That is the predicition of the chief executive of Marketing Lancashire, who believes the UK’ exit from the European Union in March will result in a spike in ‘staycation’ holidays - and a big boost for Lancashire’s already-popular tourist hotspots.
Rachel McQueen, chief executive of Marketing Lancashire, said that although there may be some restrictions on inbound tourism in the future, the domestic market was still very strong.
She said: “There’s probably a window of opportunity for the domestic market.
“No-one knows at the moment what is going to happen. People are wondering about their holidays and thinking ‘let’s wait and see.’

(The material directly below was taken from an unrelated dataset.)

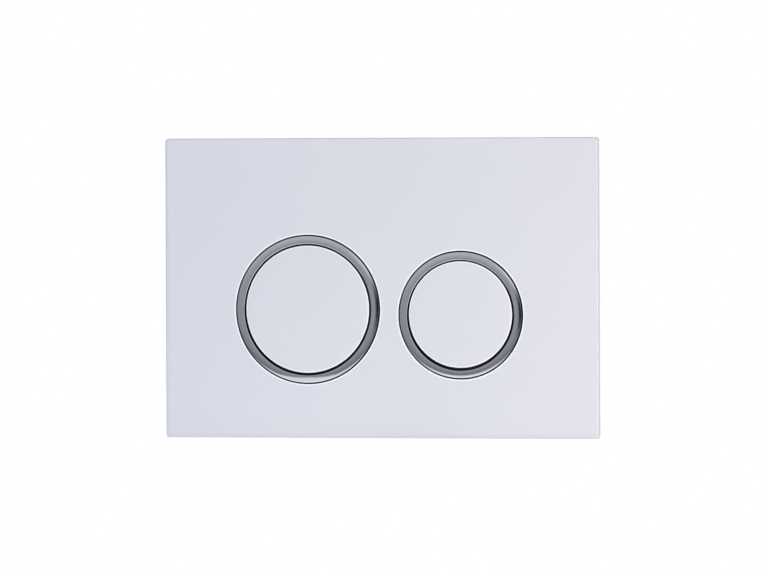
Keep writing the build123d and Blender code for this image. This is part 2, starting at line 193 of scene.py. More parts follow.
# Materials. Every one reads Object coordinates, so that its pattern stays on the piece
def newMaterial(name):
    material = bpy.data.materials.new(name)
    material.use_nodes = True
    tree = material.node_tree
    shader = tree.nodes["Principled BSDF"]
    place = tree.nodes.new("ShaderNodeTexCoord")
    return material, tree, shader, place


def addNoise(tree, place, scale, detail):
    noise = tree.nodes.new("ShaderNodeTexNoise")
    noise.inputs["Scale"].default_value = scale
    noise.inputs["Detail"].default_value = detail
    tree.links.new(place.outputs["Object"], noise.inputs["Vector"])
    return noise.outputs["Fac"]


def mapValue(tree, source, low, high, fromLow=0.3, fromHigh=0.7):
    ramp = tree.nodes.new("ShaderNodeMapRange")
    ramp.inputs["From Min"].default_value = fromLow
    ramp.inputs["From Max"].default_value = fromHigh
    ramp.inputs["To Min"].default_value = low
    ramp.inputs["To Max"].default_value = high
    tree.links.new(source, ramp.inputs["Value"])
    return ramp.outputs["Result"]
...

“We need to maximise that and attract people to Lancashire.
“The domestic market is strong and we already get many visitors from overseas from within the EU and outside of the EU.”
In 2016, Lancashire attracted 67 million visitors who generated £4.13 billion revenue and supported more than 59,000 jobs.
A huge chunk of that is down to Blackpool and the lure of its seaside fun.
But there are also hoards of tourists drawn to beauty spots like Pendle Hill, the Ribble Valley, Lancaster and Lancashire’s beautiful countryside and historic homes.
Rachel joined Marketing Lancashire in May from Marketing Cheshire where she held the role of Tourism Director.
She previously worked at Marketing Manchester, as Director of Marketing and Deputy Chief Executive.
Belfast-born Rachel lives in Egerton, near Bolton, and now considers herself a bona fide Northerner.
Marketing Lancashire is the Destination Management Organisation for Lancashire and promotes the county on a national and international stage, through strategic marketing and communications.
Rachel jumped at the chance to take the top job and says she and her experienced team are passionate about the county.
Rachel said the county had a lot to offer and its road, rail and air links via Manchester and Liverpool airports were vitally important.
Tourism numbers have been been steadily rising in recent years – although it is not yet known what effect this year’s rail chaos has caused.
The official 2018 figures will not be available until about September.
Rachel said: “2018 was a massively important year for Blackpool with the launch of Icon (the new Pleasure Beach ride), and lot of the time the trains didn’t run.
“That didn’t help at all and the economy, productivity and tourism all suffered in the sumnmer.”
She said the organisation had voiced its frustration, but hopefully in the long run the electification of the rail line and direct link to London would be helpful to Blackpool and Lancashire as a whole.
Rachel said the latest figures showed that visitors to Lancashire were spending more while here.
She said Lancashire had a wealth of attractions and visitors were often now looking for “experiences” rather than just sight-seeing.
She said: “The percentage spent is increasing more than the percentage of visitors.”
People are spending more when they are here.
They are also looking for experiencnes rather than just wanting to see things.
“One of our tasks is to get more peole staing over night. The overnight visitor will obviously spend more than the day visitor.”
Another aim is to attract visitors from wider afield – both from within and outside of the UK.
Social media and marketing plays a vital role in spreading the message around the world.
Marketing Lancashire’s annual campaign to get Lancashire Day trending on social media broke records with a potential reach of more than 173 million - a huge 133 per cent rise on the 74 million achieved in 2017.
Lancastrians from across Europe as well Canada, Indonesia, Argentina, Japan and America flooded social media with their own pictures, memories and well wishes for Lancashire Day – the day in 1295 when the first elected representatives from Lancashire were called to Westminster by King Edward I.
And Marketing Lancahsire now has high-profile ambassadors in the shape of former cricket star Andrew Flintoff and TV presenter Ravir Singh.